● **Instructions for the task**
Output the lines below exactly, please, from the first line until the line with "return node", counting both.

● **Collected data**
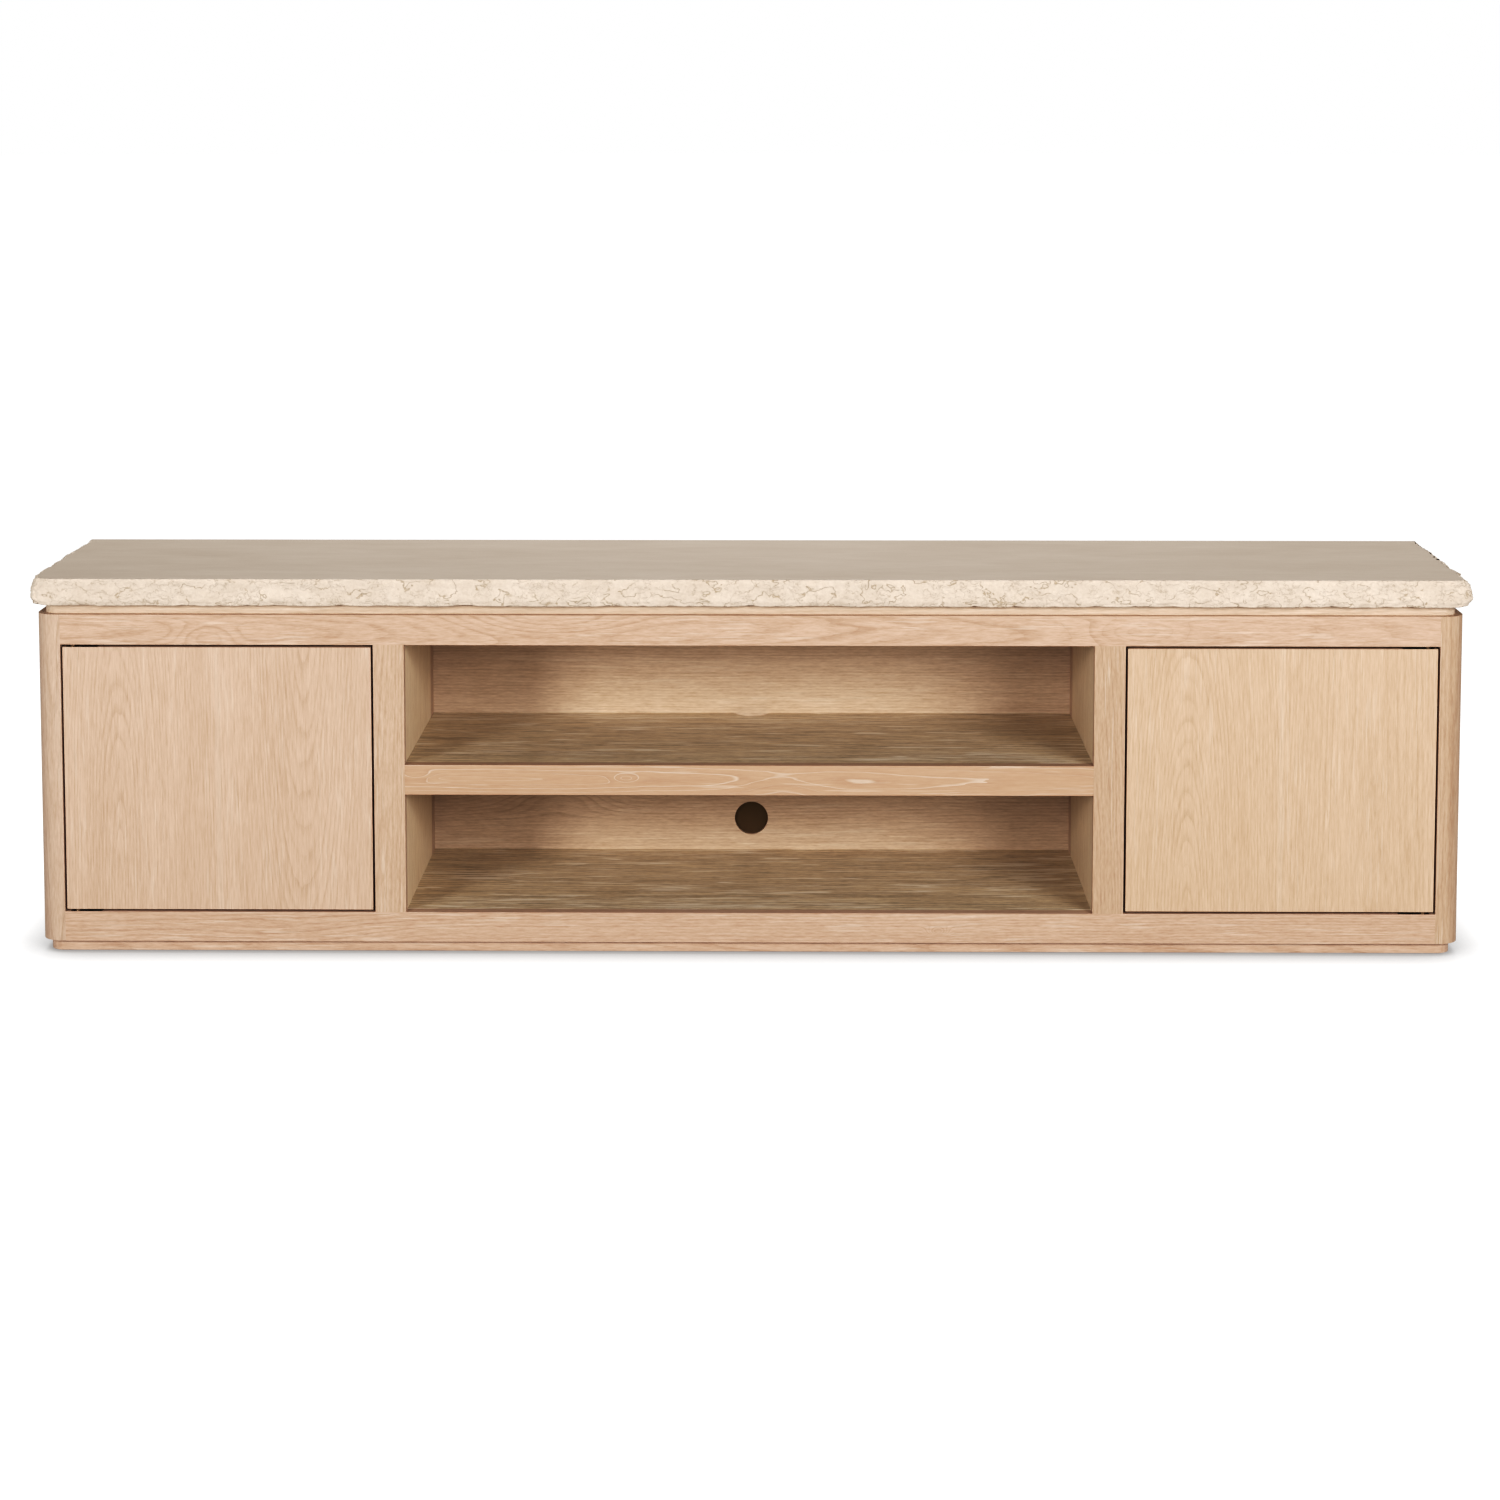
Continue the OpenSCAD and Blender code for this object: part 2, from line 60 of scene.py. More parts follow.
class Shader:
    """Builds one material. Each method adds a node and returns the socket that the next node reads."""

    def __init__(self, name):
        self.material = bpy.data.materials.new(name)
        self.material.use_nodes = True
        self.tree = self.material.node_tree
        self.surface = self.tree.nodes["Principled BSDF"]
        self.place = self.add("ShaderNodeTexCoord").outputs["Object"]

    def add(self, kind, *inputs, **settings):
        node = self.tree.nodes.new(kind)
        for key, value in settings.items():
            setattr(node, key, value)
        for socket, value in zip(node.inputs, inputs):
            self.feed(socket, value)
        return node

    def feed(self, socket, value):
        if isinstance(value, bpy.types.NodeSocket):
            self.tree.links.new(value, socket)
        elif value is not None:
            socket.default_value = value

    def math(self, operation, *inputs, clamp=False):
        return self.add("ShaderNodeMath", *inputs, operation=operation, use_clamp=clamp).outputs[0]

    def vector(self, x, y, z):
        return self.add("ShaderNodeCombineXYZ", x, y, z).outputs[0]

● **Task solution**
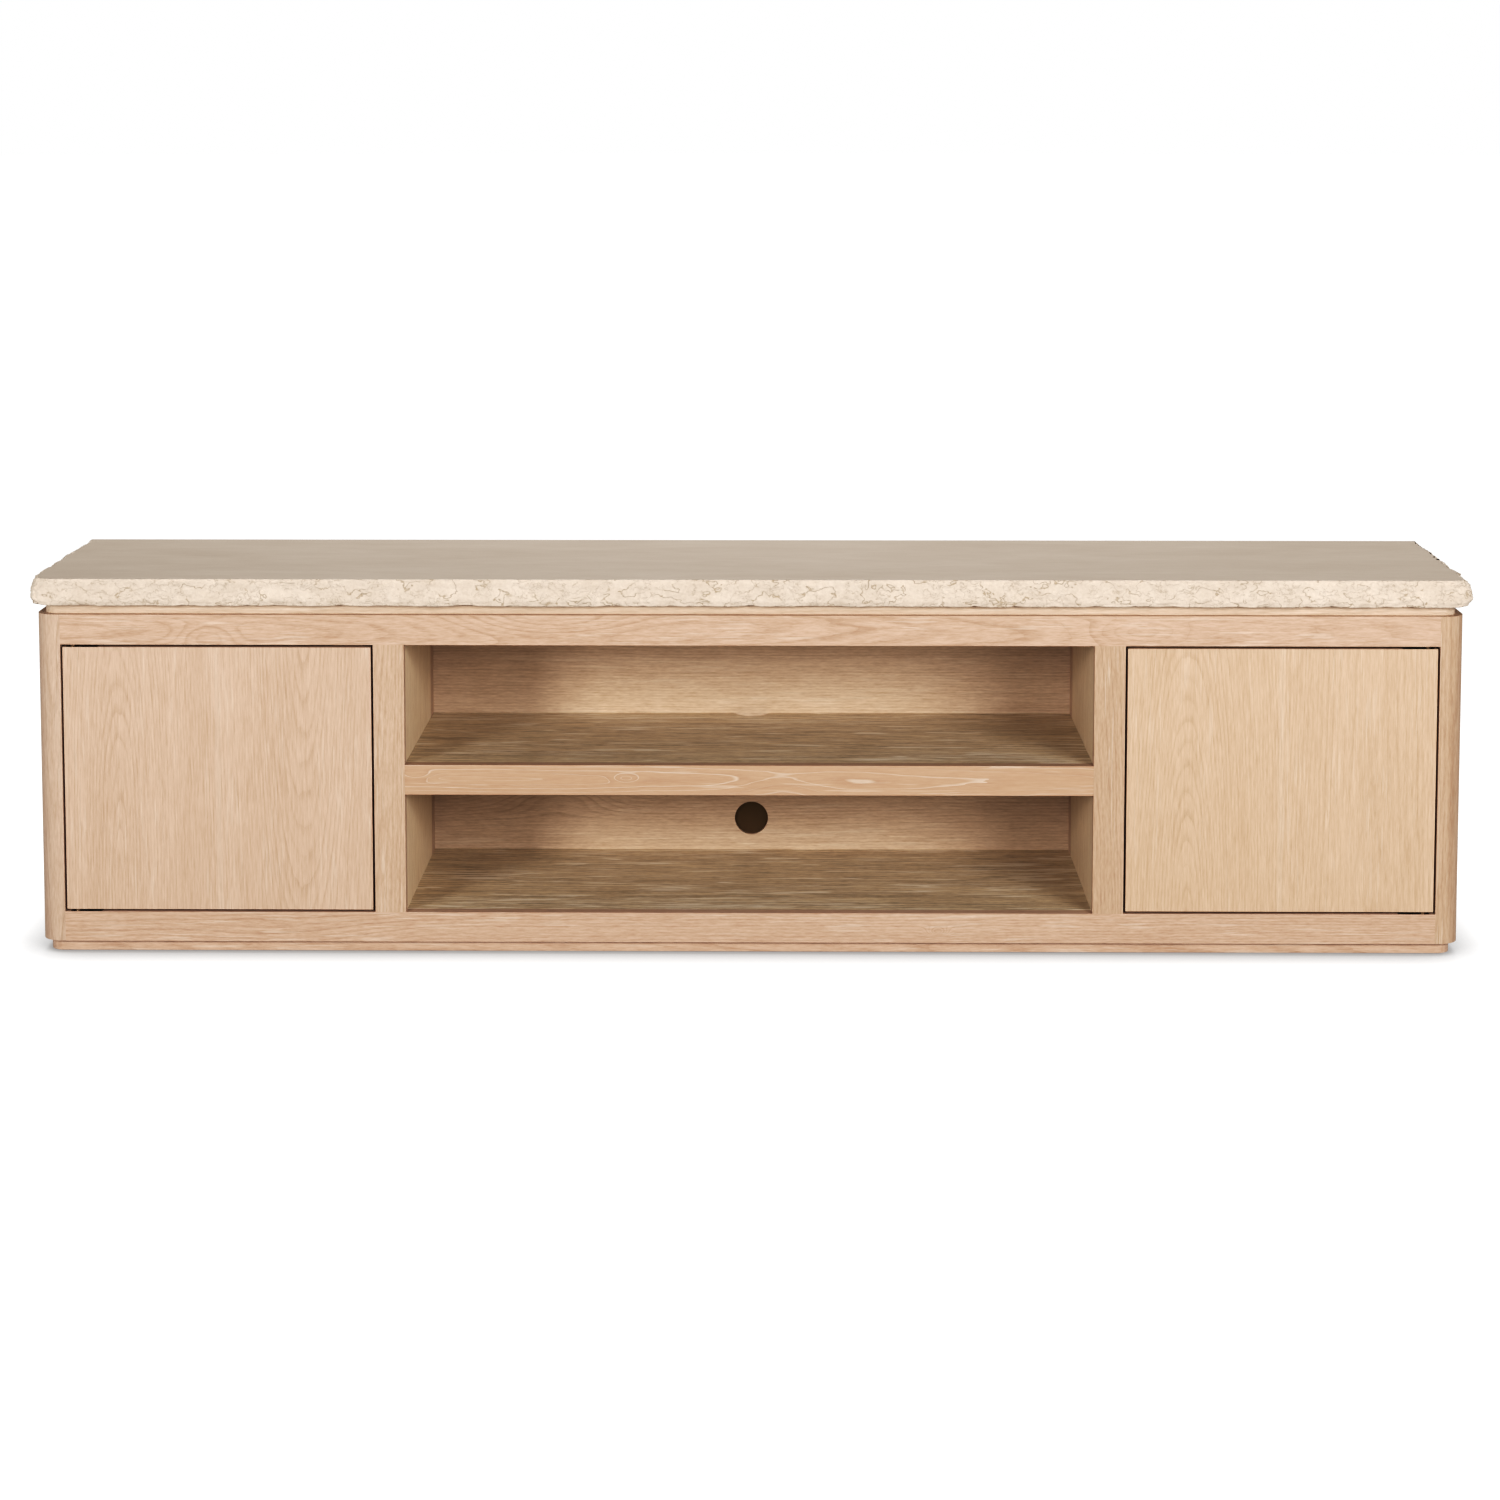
Continue the OpenSCAD and Blender code for this object: part 2, from line 60 of scene.py. More parts follow.
class Shader:
    """Builds one material. Each method adds a node and returns the socket that the next node reads."""

    def __init__(self, name):
        self.material = bpy.data.materials.new(name)
        self.material.use_nodes = True
        self.tree = self.material.node_tree
        self.surface = self.tree.nodes["Principled BSDF"]
        self.place = self.add("ShaderNodeTexCoord").outputs["Object"]

    def add(self, kind, *inputs, **settings):
        node = self.tree.nodes.new(kind)
        for key, value in settings.items():
            setattr(node, key, value)
        for socket, value in zip(node.inputs, inputs):
            self.feed(socket, value)
        return node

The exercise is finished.